Cuando él finalmente regresa, la felicidad es absoluta. “Todo a mi alrededor cambió, todo dejó de ser tétrico y uniforme para convertirse en un esplendoroso escenario de alegría y encanto” (p. 12). El padre, por su parte, encuentra en Mathilda un consuelo al dolor de haber perdido a su esposa. La ama con un amor total, absoluto, que gradualmente se transforma en algo que ya no puede nombrar. Al descubrir que otro hombre se interesa por ella, el padre cae en un abismo interno: “Desperté a una vida nueva, como el que muere en la esperanza y se despierta en el infierno” (p. 32).

El manuscrito de Mathilda fue rechazado por el editor de Shelley, que temía su “contenido escandaloso”. El texto permaneció inédito durante más de cien años, lo que quizás explica su rareza formal. Es un libro sin diálogos, sin estructura convencional, sin redención posible. Un único monólogo, íntimo y desesperado.

Desde el punto de vista del contexto político, Mathilda es un texto que aparece cuando las esperanzas revolucionarias del romanticismo se disipan. Shelley había crecido rodeada de figuras como Percy Shelley, Lord Byron y Godwin, todos creyentes en la libertad individual, el amor libre y la abolición de las convenciones morales. Pero en Mathilda, esas ideas encuentran su reverso: el amor absoluto, llevado al extremo, se vuelve destructivo. No hay sociedad que pueda aceptar esa pasión; no hay utopía romántica que la redima.

Mathilda es una meditación sobre la imposibilidad de entender el deseo, sobre el aislamiento que impone el secreto, y sobre los límites del lenguaje. También es una crítica feroz a las expectativas puestas sobre las mujeres. Mathilda queda sola, no porque haya cometido un crimen, sino porque su vida ha sido invadida por una tragedia sin nombre.

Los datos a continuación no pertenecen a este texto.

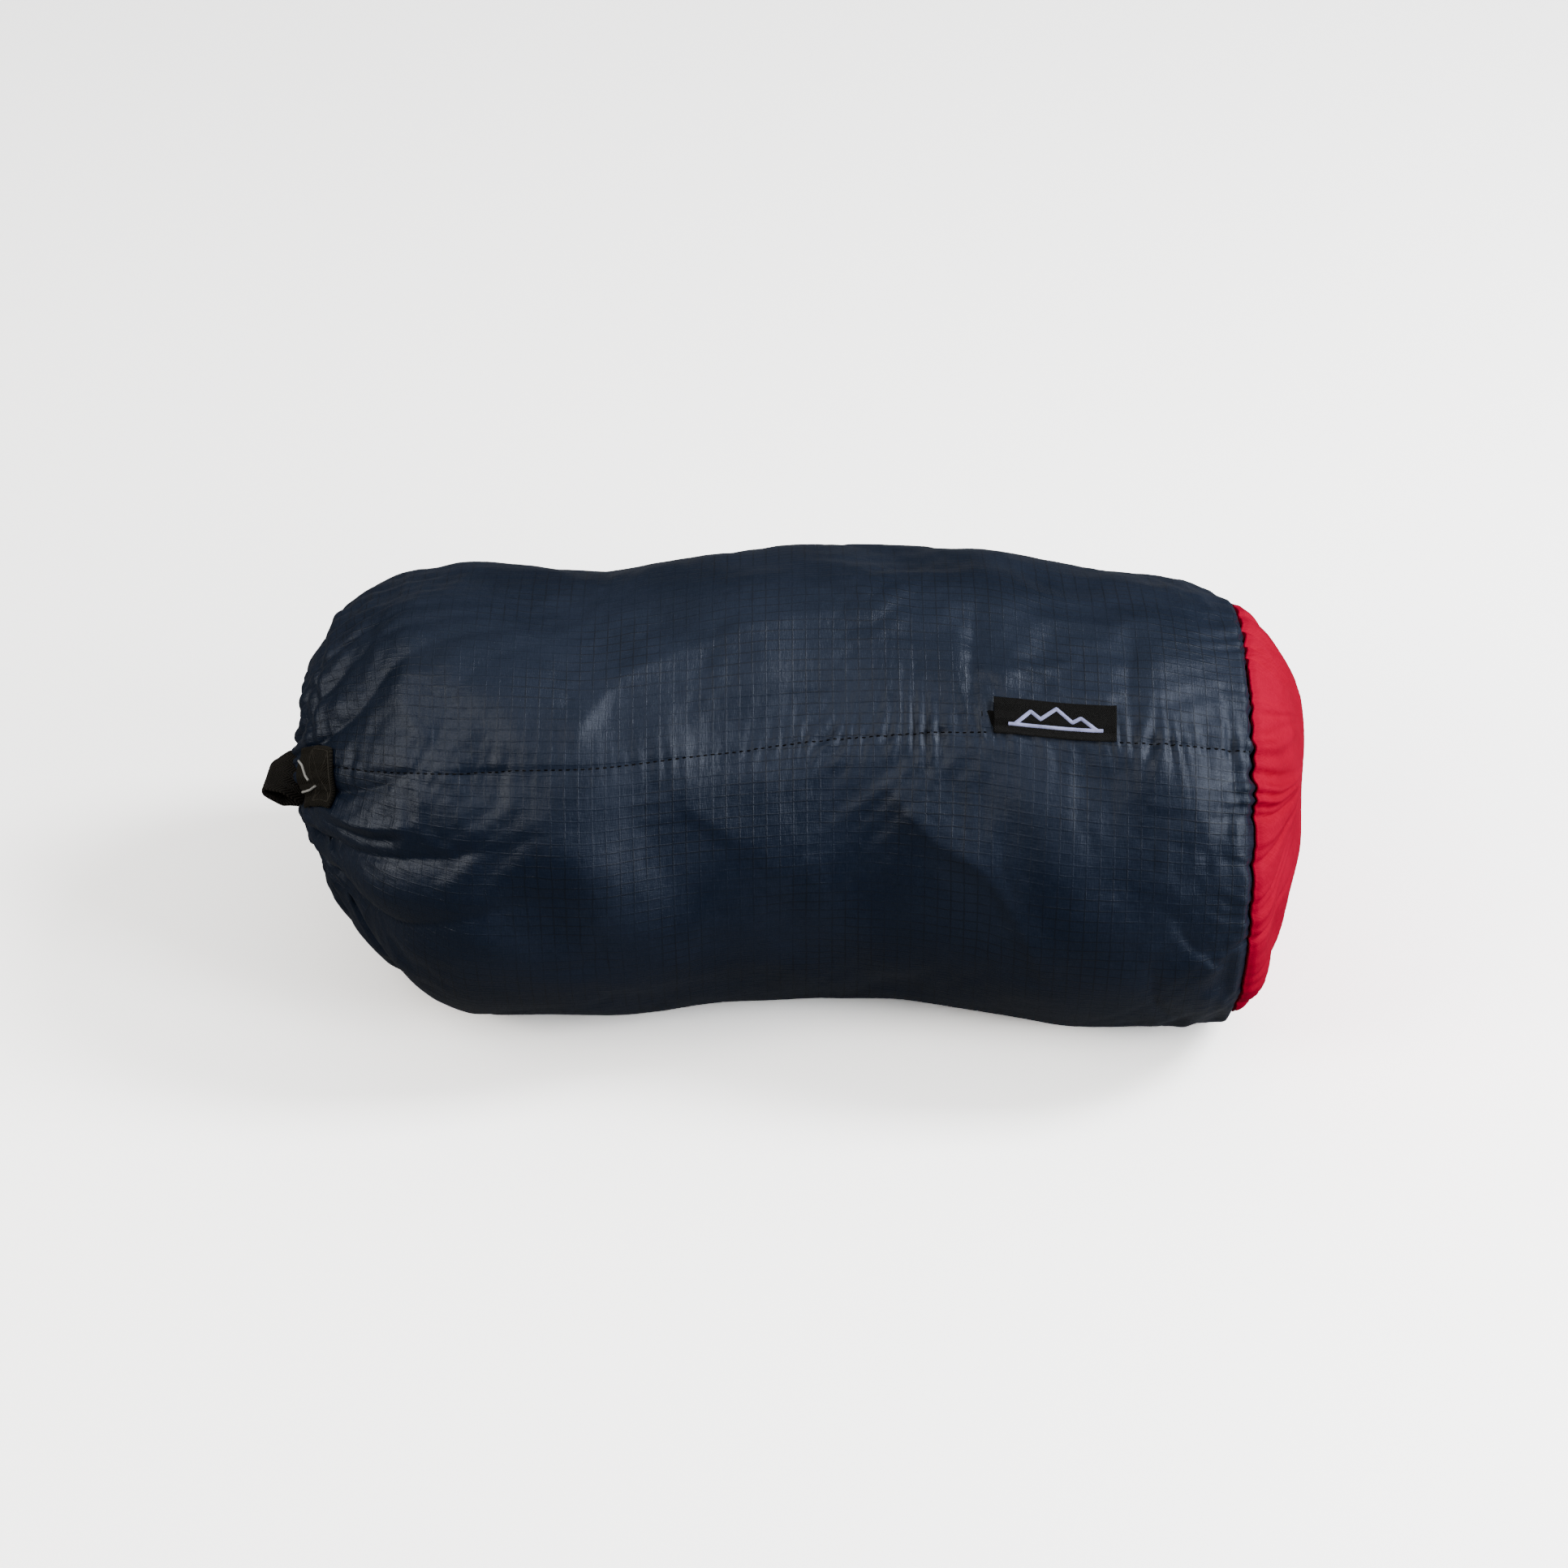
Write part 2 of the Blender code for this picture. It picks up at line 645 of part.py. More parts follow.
def make_carabiner(name, side, material):
    """The gate side faces the middle of the sack, so the far one is the near one mirrored."""
    centre = Vector((CARABINER_X, side * END_OFFSET, CARABINER_Z))
    path = [centre + Vector((0.0, -side * across, up)) for across, up in carabiner_path()]
    hook = put(name, tube_mesh(name, path, CARABINER_ROD, detail=2), material)
    tab_y = centre.y - side * CARABINER_HALF[0]
    tab_z = centre.z + PIVOT_Z
    cheek = CARABINER_ROD - TAB_HALF
    for end, end_name in ((-1.0, "front"), (1.0, "back")):
        cheek_centre = (centre.x + end * (TAB_HALF + cheek), tab_y, tab_z)
        cutter_name = f"cut_{name}_{end_name}"
        cut_size = (2.0 * cheek, 3.0 * CARABINER_ROD, TAB_LENGTH)
        cut = put(cutter_name, box_mesh(cutter_name, cut_size, cheek_centre))
        boolean(hook, cut, "DIFFERENCE")
    hole_name = f"cut_{name}_hole"
    hole_mesh = cylinder_mesh(hole_name, PIVOT_HOLE, -2.0 * CARABINER_ROD, 2.0 * CARABINER_ROD, segments=16)
    hole = put(hole_name, hole_mesh)
    turn = Matrix.Rotation(math.radians(90.0), 4, "Y")
    hole.matrix_world = Matrix.Translation(Vector((centre.x, tab_y, tab_z)) * MM) @ turn
    boolean(hook, hole, "DIFFERENCE")
    shade(hook)


def make_gate(name, side, material):
    """A bent wire: both ends sit in the pivot hole, and its closed end rests inside the nose."""
    centre = Vector((CARABINER_X, side * END_OFFSET, CARABINER_Z))
    pivot = Vector((0.0, -side * CARABINER_HALF[0], PIVOT_Z))
    tip = Vector((0.0, -side * GATE_TIP[0], GATE_TIP[1]))
    along = (tip - pivot).normalized()
    path = []
    for end in (-1.0, 1.0):
        across = Vector((end, 0.0, 0.0))
        leg = [
            pivot + across * GATE_END_X,
            pivot + across * (GATE_LEG_X - GATE_BEND),
            pivot + across * GATE_LEG_X + along * GATE_BEND,
            tip + across * GATE_LEG_X - along * (2.0 * GATE_BEND),
            tip + across * (GATE_LEG_X - 0.5 * GATE_BEND) - along * (0.5 * GATE_BEND),
            tip + across * (GATE_LEG_X - 2.0 * GATE_BEND),
        ]
        path += leg if end < 0.0 else leg[::-1]
    gate = put(name, tube_mesh(name, path, GATE_WIRE), material)
    gate.data.transform(Matrix.Translation(centre * MM))
    shade(gate)
    hang_on(gate, centre + pivot)


def make_rope_loop(name, side, material):
    """A closed rope through the sleeve and the carabiner, in an upright plane along the sack."""
    x_low, x_high, z_low, z_high = ROPE_BOX
    corners = ((x_high, z_high, 0.0), (x_low, z_high, 90.0), (x_low, z_low, 180.0), (x_high, z_low, 270.0))
    path = []
    for x, z, start in corners:
        middle = (x - math.copysign(ROPE_CORNER, x - 0.5 * (x_low + x_high)),
                  z - math.copysign(ROPE_CORNER, z - 0.5 * (z_low + z_high)))
        for across, up in arc(middle, ROPE_CORNER, start, start + 90.0, 4):
            path.append(Vector((across, side * END_OFFSET, up)))
    rope = put(name, tube_mesh(name, path, ROPE_RADIUS, closed=True), material)
    shade(rope)


def make_sleeve(name, side, material):
    """The bunched end of the bed, sewn to a sleeve that the rope runs through."""
    centre = Vector((ROPE_BOX[1], side * END_OFFSET, 0.0))
    rings = []
    for height, swell in SLEEVE_PROFILE:
        ring = circle((0.0, 0.0), SLEEVE_BORE + SLEEVE_WALL + swell, 12)
        rings.append([centre + Vector((x, y, height)) for x, y in ring])
    sleeve = put(name, rings_mesh(name, rings), material)
    solidify(sleeve, SLEEVE_WALL)
    shade(sleeve)


# ---------------------------------------------------------------- build

def main():
    clear_scene()
    new_collection(COLLECTION)
    new_collection(CUTTERS)
    navy = new_material("navy_ripstop", NAVY, 0.55)
    red = new_material("red_ripstop", RED, 0.5)
    hem = new_material("navy_hem", NAVY, 0.6)
    webbing = new_material("black_webbing", WEB_BLACK, 0.85)
    label = new_material("black_label", WEB_BLACK, 0.7)
    cord = new_material("black_cord", CORD_BLACK, 0.8)
    plastic = new_material("black_plastic", PLASTIC_BLACK, 0.4)
    button = new_material("black_button", PLASTIC_BLACK, 0.35)
    steel = new_material("spring_steel", STEEL, 0.3, 1.0)
    anodised = new_material("anodised_aluminium", ANODISED, 0.35, 1.0)
    rope = new_material("grey_rope", ROPE_GREY, 0.8)

    make_sack_body(navy)
    make_sack_base(red)
    make_hem_tunnel(hem)
    make_drawcord(cord)
    make_cord_lock(plastic, button, steel)
    make_pull_loop_anchor(webbing)
    make_pull_loop(webbing)
    make_label(label)
    make_rolled_panels(navy, red)
    make_tree_straps(webbing)
    for side_name, side in END_SIDES:
        make_sleeve(side_name + "_end_sleeve", side, navy)
        make_rope_loop(side_name + "_rope_loop", side, rope)
        make_carabiner(side_name + "_carabiner", side, anodised)
        make_gate(side_name + "_carabiner_gate", side, steel)


main()
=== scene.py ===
"""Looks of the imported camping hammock: a navy ripstop stuff sack with a red bottom panel, lying on its side.

The frame gives every size. Shapes are worked out in millimetres and turned into metres when a mesh is made.
Two coordinates cover the sack's skin: x along the sack, and the angle round it (0 is +Y, 90 is up).
"""

import math

import bpy
import numpy as np
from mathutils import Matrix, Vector


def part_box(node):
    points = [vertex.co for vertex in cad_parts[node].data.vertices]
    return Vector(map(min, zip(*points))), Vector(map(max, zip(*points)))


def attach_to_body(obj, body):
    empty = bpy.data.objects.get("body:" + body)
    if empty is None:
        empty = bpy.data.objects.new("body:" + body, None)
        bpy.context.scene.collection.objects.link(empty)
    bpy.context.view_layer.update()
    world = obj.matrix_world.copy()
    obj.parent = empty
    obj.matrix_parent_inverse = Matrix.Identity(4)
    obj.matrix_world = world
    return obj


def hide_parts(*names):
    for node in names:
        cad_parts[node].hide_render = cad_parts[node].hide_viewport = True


MM = 0.001
TURN = 2.0 * math.pi

# The skin's grid, crowded round the side that the camera sees
BODY_ROWS = 340
BASE_ROWS = 110
COLUMNS = 288
CROWDING = 0.42
PROFILE_STEP = 0.5
PROFILE_SOFTNESS = 4.5
FLOOR_CLEARANCE = 0.25
REFERENCE_RADIUS = 73.0
VIEW_ANGLE = math.radians(140.0)

# The long seam: its angle in degrees at x = 0, how it turns along the sack, and a bow (degrees, place, reach)
SEAM_ANGLE = 132.6
SEAM_TURN_PER_MM = -0.0515
SEAM_BOW = (1.7, -85.0, 42.0)
PUCKER_PITCH = 4.5
STITCH_PITCH = 2.2
STITCH_LENGTH = 1.45
STITCH_RADIUS = (0.23, 0.22)
# One stitch: part of its length, size and lift of each ring
STITCH_RINGS = (
    (-0.5, 0.05, -0.15), (-0.32, 0.85, 0.05), (0.0, 1.0, 0.12), (0.32, 0.85, 0.05), (0.5, 0.05, -0.15),
)
STITCHES_FROM, STITCHES_TO = -142.0, 145.0

# The round seam between the body and the bottom panel
ROUND_SEAM_RADIUS = 67.5
FINE_PUCKERS = 78
COARSE_PUCKERS = 31
GATHER_SEED = 41

# The cloth simulation
SIM_ROWS = 100
SIM_STEP = 3
SIM_FRAMES = 26
SIM_EXCESS = -0.018
SIM_LIMIT = 4.5

# The mouth
MOUTH = np.array((-153.5, 2.0, 73.0))
HEM_RADIUS = 20.5
HEM_TUBE_RADIUS = 4.5
HEM_GAP_ANGLE = 11.0
EXIT_ANGLE = 235.0
PLEATS = 27
PLEAT_RADIUS = 25.0
PLEAT_SEED = 31
MOUTH_FOLDS = 23
MOUTH_FOLD_RADIUS = 60.0
LIP_RADIUS = 48.0
LIP_REACH = 22.0
LIP_FORWARD = 4.6
LIP_BACK = 6.5
LOW_SIDE = math.radians(215.0)
CREASED_SIDE = math.radians(205.0)

# The cord: through the lock, over the front of the hem (x, out, along) and round inside it
CORD_RADIUS = 1.2
KNOT_RADIUS = 1.15
CORD_PAIR_HALF = 1.35
CORD_FRONT_X = -156.8
CORD_IN_LOCK = 0.45
CORD_TURN_X = -123.5
CORD_STRAIGHT_X = -153.5
CORD_BEND = 3.3
CORD_INTO_HEM = ((-156.8, 12.5, 1.35), (-156.0, 16.2, 1.45), (-154.6, 18.9, 2.3))
CORD_GAP_ANGLE = 13.0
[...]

Al final de la novela, Mathilda vive en una casa solitaria, rodeada de páramos. Alimenta pájaros, conversa con su arpa, observa las nubes. Ya no espera nada. “Ya no más canciones ni sonrisas, no más paseos despreocupados que sabían despertar en el alma el interés por lo que la rodeaba” (p. 44). Pero el texto que escribe, y que deja para su amigo Woodville, es su forma de dejar una huella. De decir “esto me pasó, esto nos puede pasar”.

La última imagen no es de redención ni de castigo. Es simplemente la de una muchacha que, como Edipo, ha cruzado el bosque de las Euménides. “Ahora Edipo va a morir”, dice en la primera página. La novela completa es ese tránsito hacia la muerte, no como castigo, sino como único espacio de paz.